My hypothesis is that the COMMAND feature and its corresponding ACTUAL feature will both be highly correlated and represent largely the exact same value, and that these columns do not actually provide much information when it comes to detecting tool wear quality.

In [15]:
# Unworn data
# Dataset loaded above
# Clean up data
exper1_clean = clean_data(experiment1)
clean_ex1 = exper1_clean[(exper1_clean['M1_CURRENT_FEEDRATE']!=50) & (exper1_clean['X1_ActualPosition']!=198)]
print('')
print('Length of data before inaccurate points removed {:d}'.format(len(exper1_clean)))
print('Length of data after inaccurate points removed {:d}'.format(len(clean_ex1)))

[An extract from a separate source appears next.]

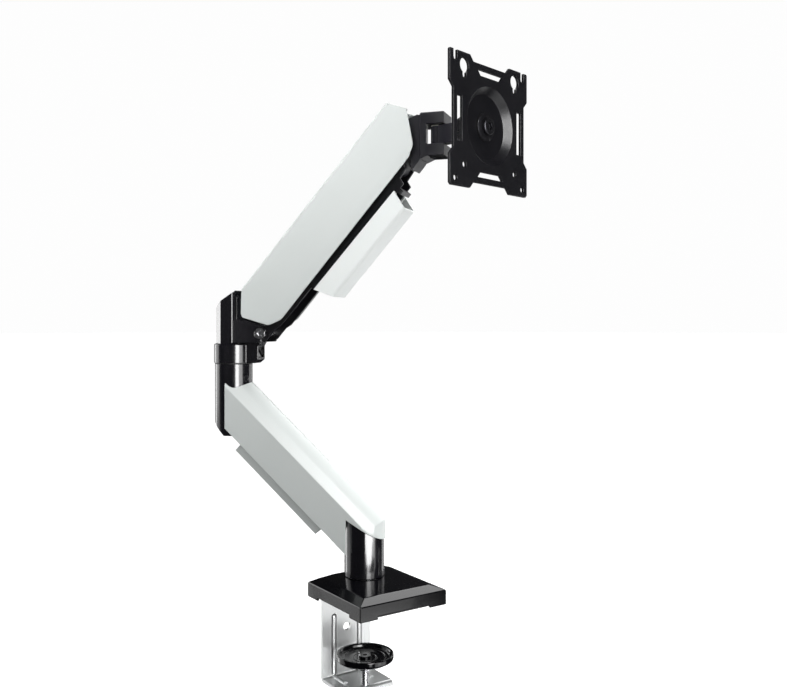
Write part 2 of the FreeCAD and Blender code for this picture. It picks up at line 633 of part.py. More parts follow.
AL = D.arm_len
ch = D.cheek_half
ci = D.cheek_half - D.cheek_skin
gap = D.pin_gap
cheeks = slab([(0, -13), (62, -13), (72, -19.5), (160, -19.5), (170, -13), (AL, -13), (AL, 13), (190, 13), (186, 15),
               (19, 15), (15, 13), (0, 13)], ch)
channel = cut(fuse(cheeks, cyl_y(13, ch, 0, 0), cyl_y(13, ch, AL, 0)),
              box(300, ci * 2, 60, -40, -ci, -48), box(60, ci * 2, 60, -42, -ci, -20), box(60, ci * 2, 60, AL - 18, -ci, -20),
              cyl_y(D.main_pin + gap, 30, 0, 0), cyl_y(D.main_pin + gap, 30, AL, 0), cyl(3.3, 20, 168, 0, 5),
              *[cyl(2.05, 60, px, -30, 4, "Y") for px in (40, 150)])
node("upper_arm_channel", channel, F_ARM)

uh = D.cover_half
us = D.cover_skin
OUT = [(1.8, 20.1), (223.6, 19.4), (231, 0.2), (210.6, -26.2), (199.2, -30.3), (5.5, -31.5), (-7.1, -25.4), (-19.5, 0.2), (-17.8, 3.8)]
side_view = slab(OUT, 40)
soften(side_view, 9, lambda e: is_y_edge(e) and (near(e, 5.5, -31.5, 0.1) or near(e, 210.6, -26.2, 0.1)))
soften(side_view, 7, lambda e: is_y_edge(e) and (near(e, -7.1, -25.4, 0.1) or near(e, 199.2, -30.3, 0.1)))
soften(side_view, 2, lambda e: is_y_edge(e) and (near(e, -19.5, 0.2, 0.1) or near(e, -17.8, 3.8, 0.1) or near(e, 231, 0.2, 0.1) or near(e, 223.6, 19.4, 0.1)))


def arm_section(half, top, low, drop, taper):
    b = new_body("section")
    pad(b, "YZ_Plane", [[(-half, -21), (-half, q(top) - 4), (-q(half) + 1.2, q(top) - 1.2), (-q(half) + 4, top),
                         (q(half) - 4, top), (q(half) - 1.2, q(top) - 1.2), (half, q(top) - 4), (half, -21),
                         (q(half) - taper, low), (q(half) - drop, q(low) - 0.01), (-q(half) + drop, q(low) - 0.01), (-q(half) + taper, low)]], 300, lift=-40)
    return b


shell_in = slab([(-40, -60), (-40, 18.5), (222.6, 17.8), (229.3, 0.4), (250, 0.4), (250, -60)], 30)
cover_shell = cut(common(arm_section(uh, 20.1, -32, 3, 1.0), side_view),
                  common(arm_section(uh - us, 60, -60, 3, 1.4), shell_in),
                  box(60, D.fork_half * 2 - 0.2, 60, 209, -D.fork_half + 0.1, -2), cyl(5.5, 20, 168, 0, 10))
node("upper_arm_cover", cover_shell, F_ARM)
node("cover_screws", group(*[fuse(cyl(2, 5.8, px, sy * 15.3 - 2.9, 4, "Y"), cyl(3.2, 1.2, px, (11.2 if sy > 0 else -12.4), 4, "Y"))
                             for px in (40, 150) for sy in (-1, 1)]), F_ARM)

sd = D.strut_drop
strut = cut(fuse(cyl(D.strut_radius, 106, 44, 0, sd, "X"), cyl(5, 11.8, 149, 0, sd, "X")),
            cyl(D.rod_radius + 0.06, 62, 42, 0, sd, "X"))
node("strut_cylinder", strut, F_ARM)
node("strut_rod", fuse(cyl(D.rod_radius, 80, -4, 0, sd, "X"), cyl(5.3, 4.4, -4.2, 0, sd, "X")), F_ARM)
node("tension_block", cut(box(20, ci * 2 - 0.6, 11, 157, -ci + 0.3, -17.5), box(6, 12.4, 20, 156, -6.2, -20), cyl(3.06, 40, 168, 0, -30)), F_ARM)
node("tension_screw", cut(fuse(cyl(3, 34.6, 168, 0, -19.4), cyl(5, 3, 168, 0, 15.1)), hexa(5, 3, 168, 0, 15.9)), F_ARM)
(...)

Length of data before inaccurate points removed 991
Length of data after inaccurate points removed 991


Give the length of data before and after the described (in dataset description) inaccurate points, it is safe to conclude that experiment 1 produced a clean dataset that did not contain false signals.

In [16]:
import plotly.io as pio
pio.renderers.default = "colab"

In [17]:
columns = exper1_clean.columns
corr_cols = list(filter(lambda x: ('Actual' in x) | ('Command' in x), columns))
corr_actualcommand(exper1_clean, corr_cols)

In [18]:
fig = go.Figure()
fig.add_trace(go.Scatter(
    x=exper1_clean['index'], y=exper1_clean['X1_ActualPosition'],
    mode='lines',
    name='x-actual'
))
fig.add_trace(go.Scatter(
    x=exper1_clean['index'], y=exper1_clean['Y1_ActualPosition'],
    mode='lines',
    name='y-actual'
))

fig

In [22]:
outcomes.head(20)

Unnamed: 0,No,material,feedrate,clamp_pressure,tool_condition,machining_finalized,passed_visual_inspection
0,1,wax,6,4.0,unworn,yes,yes
1,2,wax,20,4.0,unworn,yes,yes
2,3,wax,6,3.0,unworn,yes,yes
3,4,wax,6,2.5,unworn,no,
4,5,wax,20,3.0,unworn,no,
5,6,wax,6,4.0,worn,yes,no
6,7,wax,20,4.0,worn,no,
7,8,wax,20,4.0,worn,yes,no
8,9,wax,15,4.0,worn,yes,no
9,10,wax,12,4.0,worn,yes,no


In [21]:
# Worn data
# Load data
experiment2 = pd.read_csv(base_path + 'experiment_02.csv')
experiment2.reset_index(inplace=True)

# Clean up data
exper2_clean = clean_data(experiment2)
clean_ex2 = exper2_clean[(exper2_clean['M1_CURRENT_FEEDRATE']!=50) & (exper2_clean['X1_ActualPosition']!=198)]
print('')
print('Length of data before inaccurate points removed {:d}'.format(len(exper2_clean)))
print('Length of data after inaccurate points removed {:d}'.format(len(clean_ex2)))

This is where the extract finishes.